You Shall Call Him Immanuel
Meditating on God’s Presence
Advent Midweek 3
16 December 2015
The day after the San Bernadino shootings, the New York Daily News had this bold headline and cover story, “God isn’t fixing this.” The first line of that cover story began, “Prayer isn’t working.” The article was written in response to the many politicians who said, “Our thoughts and prayers are with the victims.” I don’t think the article was really against God, but against politicians invoking the name of God.
There are two mistakes, not surprisingly that the New York Daily News made with its headline. First, God was working that day in San Bernadino – who do you think was responsible for the police and emergency responders? Who ran to confront that terrorist couple and stop their evil? Who ran to heal and help those who were wounded? God Himself established the governing authorities to bear the sword against evil – God is with us when police officers stand in harms way. God is with us in His hands of mercy when EMTs and doctors and nurses work to save and restore what is broken by violence, accidents, and disease. Every good and perfect gift comes down from above, writes the Apostle James.
For those created gifts, for all the ways in which God is with us to help us and heal us and deliver us from evil, we ought to give thanks. But that help from God is not enough. You and I need more, and although I don’t think the Daily News had this in mind, their headline indicates the need. There was great evil done in San Bernadino that day and the police, the government, gun laws, and the best surgeons and doctors couldn’t do anything about it, but God did.
The Lord promise through the prophet Isaiah and He deliver on the promise through the Virgin Mary – the promise to come Himself to be with us. A virgin shall conceive and bear a son, and they shall call his name Immanuel (which means God with us.) That is the ultimate and greatest way in which God is with us and God is working – when the only begotten Son of God comes in the flesh of Jesus, the son of Mary.
It’s not that hard to see God’s sword of justice behind the police officer or God’s healing hand behind a gifted surgeon or physician. It’s not even that hard to see God behind your parents who raised you in the faith or your children who stop in every day to look after you. But God as a fetus – we discard over a million of those every year in the United States. God as an infant – what good will that do us? We stumble over Immanuel. For a brief time in Jesus’ life on earth it appeared He might amount to something – a Healer of the sick, a Bread Machine for the Hungry, even a Raiser of the dead, but then, as you know, that all disappeared. Jesus, this God who wore a diaper, is stripped of everything, convicted of no crime, yet sentenced to death. If you have trouble with God as a baby, what about God as a convict? What about God on a cross?

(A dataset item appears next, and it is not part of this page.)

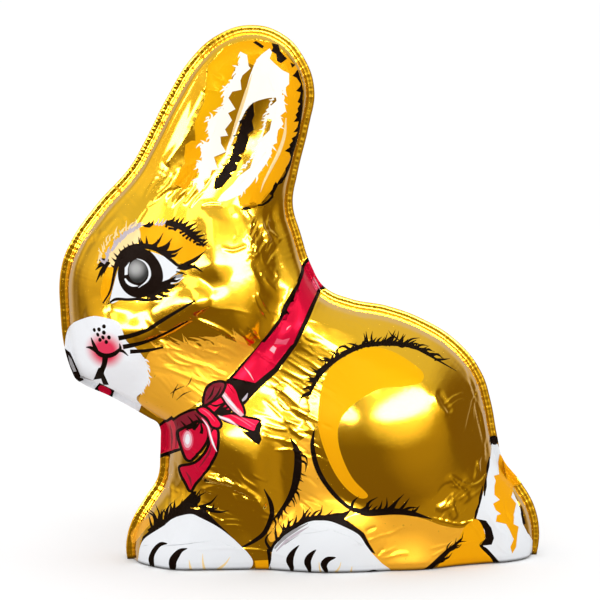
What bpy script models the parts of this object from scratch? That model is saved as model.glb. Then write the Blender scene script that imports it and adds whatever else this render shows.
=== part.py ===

But there, in those two places, there God is most with you and most for you. There’s a problem so deep within you that no surgeon can remove it and no sword can stop it. It’s the sin of your heart. You’ve thought things, said things, done things, that are evil beyond measure against your wife, husband, children, parents, church – and against God. Your heart is sinful. Your mind is corrupted. Your hands sometimes act with a will of their own. Your mouth speaks words that destroy and kill. You need more than any man or woman can deliver, you need God to deliver you.

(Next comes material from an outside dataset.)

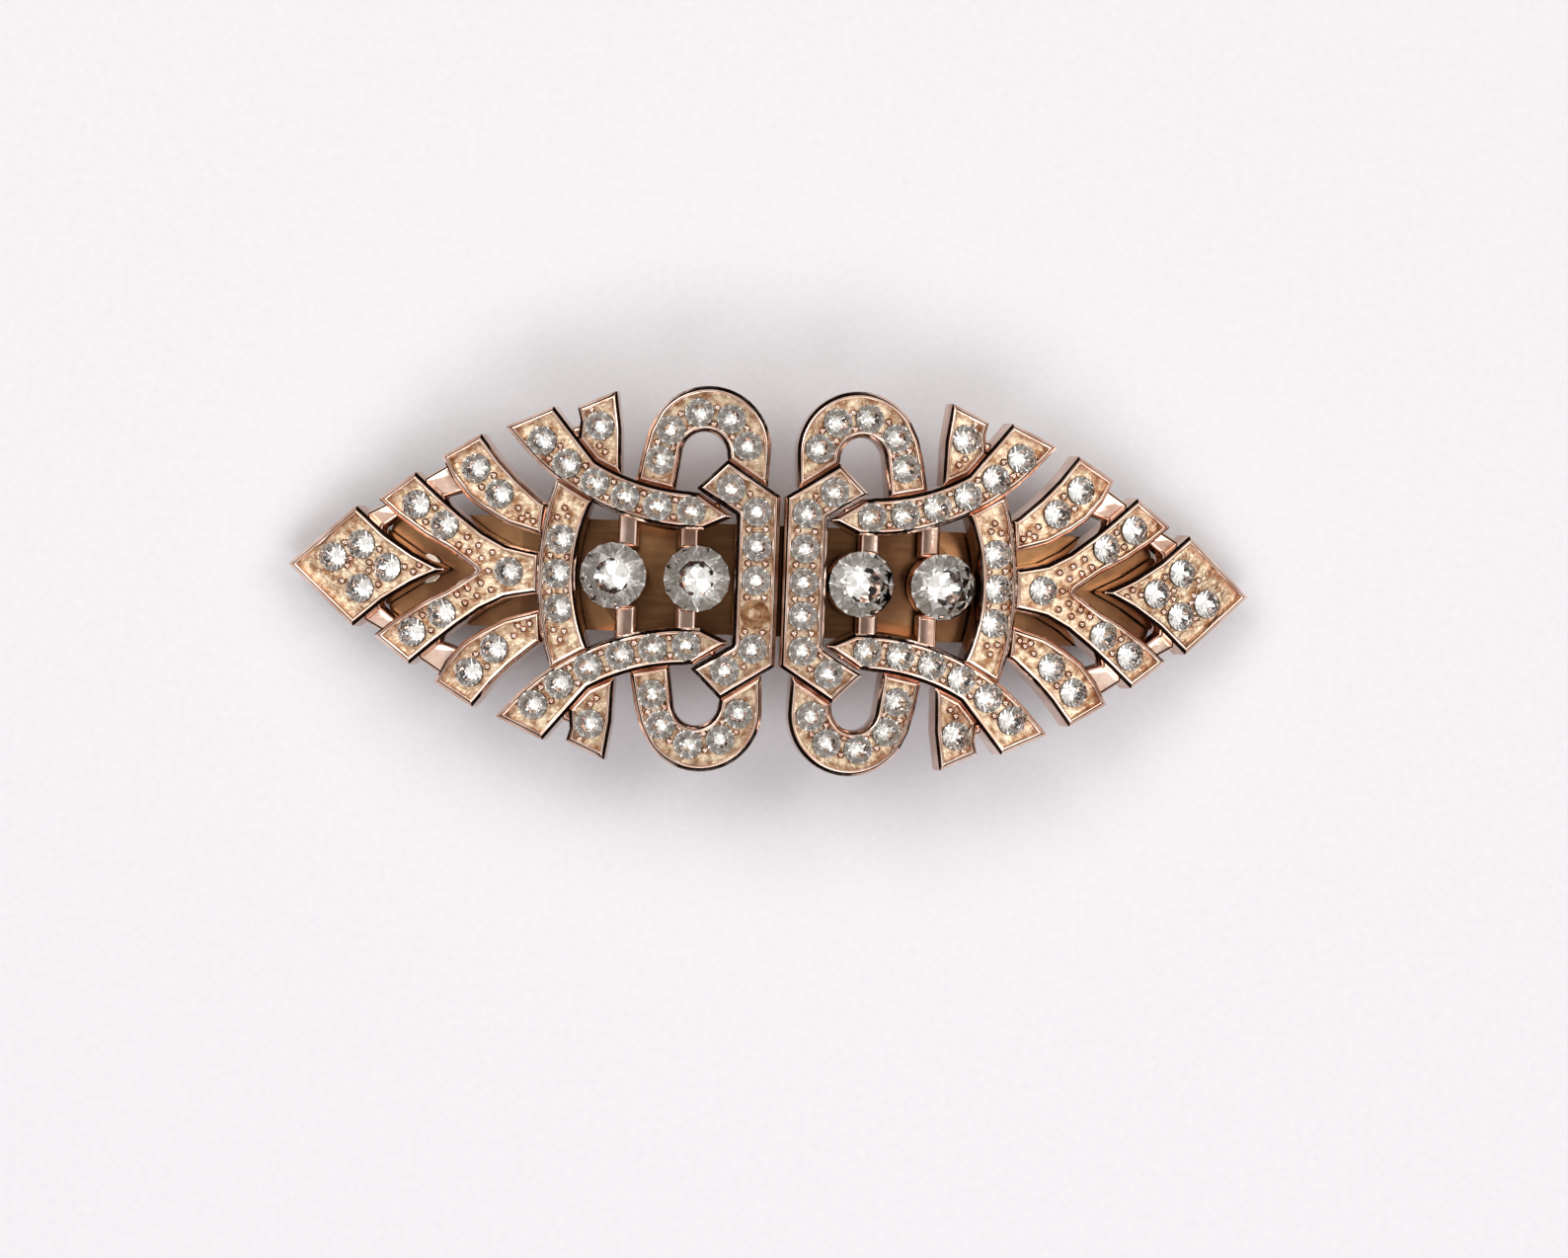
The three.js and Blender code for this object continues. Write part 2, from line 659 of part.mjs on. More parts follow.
function hingePin() {
  const end = PLATE_HALF_WIDTH + RUNNING_CLEARANCE + PIN_HEAD_LENGTH;
  const shoulder = end - PIN_HEAD_LENGTH;
  const profile = [point(0, -end), point(PIN_HEAD_RADIUS, -end), point(PIN_HEAD_RADIUS, -shoulder),
    point(PIN_RADIUS, -shoulder), point(PIN_RADIUS, shoulder), point(PIN_HEAD_RADIUS, shoulder),
    point(PIN_HEAD_RADIUS, end), point(0, end)];
  return turnedAlongY(profile, PIN_SIDES).translate([PIN_X, 0, PIN_Z]);
}

const armTop = PIN_Z + ARM_THICKNESS / 2;
const armUnder = PIN_Z - ARM_THICKNESS / 2;

// The arm: an eye rolled round the pin, a flat strip and a window frame for the catch.
function claspArm() {
  const eyeHalf = PLATE_HALF_WIDTH - EAR_THICKNESS - SIDE_CLEARANCE;
  const stripOutline = rectangle(frameEnd + 1, PIN_X, -ARM_HALF_WIDTH, ARM_HALF_WIDTH);
  const strip = prism(stripOutline, armUnder, armTop);
  const frameMiddle = frameEnd + FRAME_LENGTH / 2;
  const frameOutline = roundedRectangle(FRAME_LENGTH / 2, FRAME_HALF_WIDTH, 1)
    .map((corner) => point(corner.x + frameMiddle, corner.y));
  const frame = prism(frameOutline, armUnder, armTop);
  const eye = sidePrism(ring(point(PIN_X, PIN_Z), EYE_RADIUS, 20), -eyeHalf, eyeHalf);
  const boreRing = ring(point(PIN_X, PIN_Z), PIN_RADIUS + RUNNING_CLEARANCE, PIN_SIDES);
  const bore = sidePrism(boreRing, -eyeHalf - 1, eyeHalf + 1);
  const window = prism(
    rectangle(windowEnd, windowEnd + WINDOW_LENGTH, -WINDOW_HALF_WIDTH, WINDOW_HALF_WIDTH),
    armUnder - 1,
    armTop + 1,
  );
  return joined([strip, frame, eye]).subtract(joined([bore, window]));
}

// The catch base lies under the plate, flat.
const catchTop = plateUnder - SOLDER_GAP;
const catchUnder = catchTop - CATCH_THICKNESS;

function catchBase() {
  const outline = rectangle(
    catchAt - CATCH_HALF_LENGTH,
    catchAt + CATCH_HALF_LENGTH,
    -CATCH_HALF_WIDTH,
    CATCH_HALF_WIDTH,
  );
  const hole = ring(point(catchAt, 0), RIVET_RADIUS + RIVET_CLEARANCE, RIVET_SIDES);
  return prism(outline, catchUnder, catchTop, [hole]);
}

function catchRivet() {
  const low = catchUnder - RUNNING_CLEARANCE;
  const high = plateTop + RUNNING_CLEARANCE;
  const centre = point(catchAt, 0);
  return joined([
    prism(ring(centre, RIVET_RADIUS, RIVET_SIDES), low - 0.1, high + 0.1),
    prism(ring(centre, RIVET_HEAD_RADIUS, RIVET_SIDES), low - RIVET_HEAD, low),
    prism(ring(centre, RIVET_HEAD_RADIUS, RIVET_SIDES), high, high + RIVET_HEAD),
  ]);
}

// One spring leg with its barb, on the +Y side.
function catchLeg() {
  const low = catchX - LEG_LENGTH / 2;
  const high = catchX + LEG_LENGTH / 2;
  const base = (x) => plateUnderZ(x) - SOLDER_GAP - CATCH_THICKNESS - 2 * SOLDER_GAP;
  const profile = [point(low, LEG_FOOT_Z), point(high, LEG_FOOT_Z), point(high, base(high)),
    point(low, base(low))];
  const leg = sidePrism(profile, LEG_INNER_Y, LEG_INNER_Y + LEG_THICKNESS);
  const outer = LEG_INNER_Y + LEG_THICKNESS;
  const tip = WINDOW_HALF_WIDTH + BARB_HOLD;
  const barbTop = armUnder - BARB_GAP;
  const root = outer - BARB_BITE;
  const foot = LEG_FOOT_Z + BARB_BITE / 2;
  const barbShape = [point(root, foot), point(outer, foot), point(tip, barbTop - BARB_LIP),
    point(tip, barbTop), point(root, barbTop)];
  const barb = new THREE.ExtrudeGeometry(new THREE.Shape(barbShape), {
    depth: LEG_LENGTH,
    bevelEnabled: false,
  });
  barb.rotateX(Math.PI / 2);
  barb.rotateZ(Math.PI / 2);
  barb.translate(low, 0, 0);
  return leg.add(solidOf(barb));
}

function tensionBar() {
  const steps = 18;
  const xs = Array.from({ length: steps + 1 }, (_, i) => BAR_HALF_LENGTH * ((2 * i) / steps - 1));
  const top = xs.map((x) => point(x, barTopZ(x)));
  const under = xs.map((x) => point(x, barTopZ(x) - BAR_THICKNESS)).reverse();
  const curve = sidePrism([...top, ...under], -BAR_HALF_WIDTH, BAR_HALF_WIDTH);
  const body = roundedRectangle(BAR_BODY_HALF_LENGTH, BAR_HALF_WIDTH, BAR_CORNER);
  const tongues = rectangle(-BAR_HALF_LENGTH, BAR_HALF_LENGTH, -TONGUE_HALF_WIDTH, TONGUE_HALF_WIDTH);
  return curve.intersect(prism(body, 0, UNDERSIDE_Z).add(prism(tongues, 0, UNDERSIDE_Z)));
}

// ---------- Assembly ----------

const group = new THREE.Group();

function addPiece(name, geometry, finish) {
  const mesh = new THREE.Mesh(geometry, new THREE.MeshStandardMaterial(finish));
  mesh.name = name;
  group.add(mesh);
  return mesh;
}

// The same casting is used for both halves; the left one is turned half round.
function addHalf(side, turn) {
  const channels = channelList();
  const swapped = { top: 'bottom', bottom: 'top' };
  const sideName = (name) =>
    (turn ? name.replace(/top|bottom/, (end) => swapped[end]) : name);
  const pieces = [addPiece(`casting_${side}`, bentGeometry(castingSolid(channels)), roseGold)];
  for (const channel of channels) {
    const empty = turn && channel.name === 'bracket';
    const seats = empty ? channel.seats.filter((_, i) => i !== EMPTY_SEAT) : channel.seats;
    const row = stoneRow({ ...channel, seats });
    pieces.push(addPiece(`stones_${sideName(channel.name)}_${side}`, bentGeometry(row), crystal));
  }
  const largeNames = ['inner', 'outer'];
  LARGE_STONES_AT.forEach((at, i) => {
    const name = `large_stone_${largeNames[i]}_${side}`;
    pieces.push(addPiece(name, bentGeometry(largeStone(at)), crystal));
  });
  const pads = { inner: INNER_SOLDER, outer: OUTER_SOLDER };
  for (const [name, pad] of Object.entries(pads)) {
    pieces.push(addPiece(`solder_${name}_${side}`, bentGeometry(solderPad(pad)), solder));
  }
  for (const piece of pieces) {
    piece.rotation.z = turn;
  }
}

addHalf('right', 0);
addHalf('left', Math.PI);

addPiece('base_plate', straightGeometry(basePlate()), steel);
addPiece('hinge_pin', straightGeometry(hingePin()), steel);
addPiece('clasp_arm', straightGeometry(claspArm()), steel);
addPiece('tension_bar', straightGeometry(tensionBar()), steel);
addPiece('catch_base', bentGeometry(catchBase()), steel);
addPiece('catch_rivet', bentGeometry(catchRivet()), steel);
addPiece('catch_leg_back', straightGeometry(catchLeg()), steel);
addPiece('catch_leg_front', straightGeometry(catchLeg().mirror([0, 1, 0])), steel);

export default group;
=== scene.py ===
# Rhinestone hair clip: two plated castings set with glass stones, on a barrette back with a spring
# clasp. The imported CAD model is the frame: every piece is made in its coordinates, in metres.
import math
import random

import bmesh
import bpy
from mathutils import Matrix, Vector, geometry


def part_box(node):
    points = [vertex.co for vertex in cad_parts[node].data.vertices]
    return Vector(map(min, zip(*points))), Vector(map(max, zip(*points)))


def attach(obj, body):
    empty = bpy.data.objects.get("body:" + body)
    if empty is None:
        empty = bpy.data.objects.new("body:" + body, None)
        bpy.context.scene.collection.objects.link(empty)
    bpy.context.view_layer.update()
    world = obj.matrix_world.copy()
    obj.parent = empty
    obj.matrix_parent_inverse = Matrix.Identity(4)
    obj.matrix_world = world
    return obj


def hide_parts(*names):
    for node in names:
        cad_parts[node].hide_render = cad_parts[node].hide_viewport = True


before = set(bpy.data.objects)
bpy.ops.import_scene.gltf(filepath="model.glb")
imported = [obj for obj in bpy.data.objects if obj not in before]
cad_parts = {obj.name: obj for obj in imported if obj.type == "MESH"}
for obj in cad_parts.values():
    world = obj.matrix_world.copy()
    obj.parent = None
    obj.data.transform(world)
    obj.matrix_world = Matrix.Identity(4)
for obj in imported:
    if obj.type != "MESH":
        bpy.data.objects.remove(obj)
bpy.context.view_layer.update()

# ---------- Base plate ----------
# The back of the barrette: a strip of mild steel, blanked, pierced and bent to the doming, with its
# ears and end tab folded down. It is barrel plated with a thin brassy coat.

MM = 0.001


def linear(code):
    """An sRGB hex colour as linear red, green, blue and alpha."""
    values = [int(code[i : i + 2], 16) / 255 for i in (1, 3, 5)]
    return [v / 12.92 if v <= 0.04045 else ((v + 0.055) / 1.055) ** 2.4 for v in values] + [1.0]


def add_node(tree, kind, settings, inputs):
    """Adds a node, sets its own settings, and gives each named input a value or a link."""
    node = tree.nodes.new(kind)
    for name, value in settings.items():
        setattr(node, name, value)
    for name, value in inputs.items():
        if isinstance(value, bpy.types.NodeSocket):
            tree.links.new(value, node.inputs[name])
        else:
            node.inputs[name].default_value = value
    return node


def new_material(name):
    """An empty node material, and its tree."""
    material = bpy.data.materials.new(name)
    material.use_nodes = True
    material.node_tree.nodes.clear()
    return material, material.node_tree


DRIFT_STOPS = (0.35, 0.65)


def metal(name, shades, patch, grain, gloss, relief):
    """A metal whose colour drifts over patches and whose grain, sized along X, Y and Z, varies its
    roughness and height. Sizes are in millimetres."""
    material, tree = new_material(name)
    place = add_node(tree, "ShaderNodeTexCoord", {}, {}).outputs["Object"]
    drift = add_node(
        tree,
        "ShaderNodeTexNoise",
        {},
        {"Vector": place, "Scale": 1 / (patch * MM), "Detail": 3.0},
    )
    tint = add_node(tree, "ShaderNodeValToRGB", {}, {"Fac": drift.outputs["Fac"]})
    for stop, position, shade in zip(tint.color_ramp.elements, DRIFT_STOPS, shades):
        stop.position = position
        stop.color = linear(shade)
    stretched = add_node(
        tree,
        "ShaderNodeMapping",
        {},
        {"Vector": place, "Scale": [1 / (size * MM) for size in grain]},
    )
    marks = add_node(
        tree,
        "ShaderNodeTexNoise",
        {},
        {"Vector": stretched.outputs["Vector"], "Scale": 1.0, "Detail": 4.0},
    )
    rough = add_node(
        tree,
        "ShaderNodeMapRange",
        {},
        {
            "Value": marks.outputs["Fac"],
            "From Min": 0.3,
            "From Max": 0.7,
            "To Min": gloss[0],
            "To Max": gloss[1],
        },
    )
    bump = add_node(
        tree,
        "ShaderNodeBump",
        {},
        {"Height": marks.outputs["Fac"], "Distance": relief * MM, "Strength": 1.0},
    )
    shader = add_node(
        tree,
        "ShaderNodeBsdfPrincipled",
        {},
        {
            "Base Color": tint.outputs["Color"],
            "Metallic": 1.0,
            "Roughness": rough.outputs["Result"],
            "Normal": bump.outputs["Normal"],
        },
    )
    add_node(tree, "ShaderNodeOutputMaterial", {}, {"Surface": shader.outputs["BSDF"]})
    return material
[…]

To be with you God became flesh, and that is mind-boggling. There in the womb of the Virgin Mary, God was that two cell zygote. Then God’s cells started multiplying in the same way that you did in your mother’s womb, little fingers, little toes. Within two weeks of His conception Jesus’ heart was developing and three weeks later that heart was beating. And along with that heart came everything else. That’s God with you – totally with you, true man. There was only one difference between you and Jesus in the womb. You were a sinner from the moment of conception. Jesus had no sin of His own.
But He came in that way without sin so that He could bear your sin. In the womb He was without sin, but at the cross He was sin. That’s why He came to be with us. We’ve heard it throughout Advent – from the Angel to Joseph – You will call His name Jesus because He will save His people from their sins. From the mouth of John the Baptist – Look, the Lamb of God who takes away the sin of the world. We’ll hear it next week from the Angels, “Unto you is born this day in the city of David, a Savior who is Christ the Lord.”
That’s God’s way of working, of loving, of delivering you from evil. He comes Himself – to be with you in human flesh and then in that same flesh to bear your sin, receive your judgment, suffer your hell, and die your death. That’s how God fixes evil in the world. He does it Himself when He comes to be with you in the flesh of His Son and die for you.
There is no fix apart from God in the flesh and God on the cross. Either Jesus takes away your sin or you still have them. God’s Savior or no Savior. His flesh dies or your flesh dies. His hell or yours.
The New York Daily News did not see any sign that God was at work. King Ahaz, in his false piety, said he didn’t need a sign. God gave him one anyway through the prophet Isaiah. A virgin will conceive and bear a Son, and shall call his name Immanuel. You want a sign that God is at work – look in the womb of the Virgin Mary, look in the manger at Bethlehem, look at the cross, look at your baptism, listen to God’s Word, receive His Supper – for there God is with you, to forgive you, to save you, to deliver you from evil, to deliver you from yourself. In the name of Jesus. Amen.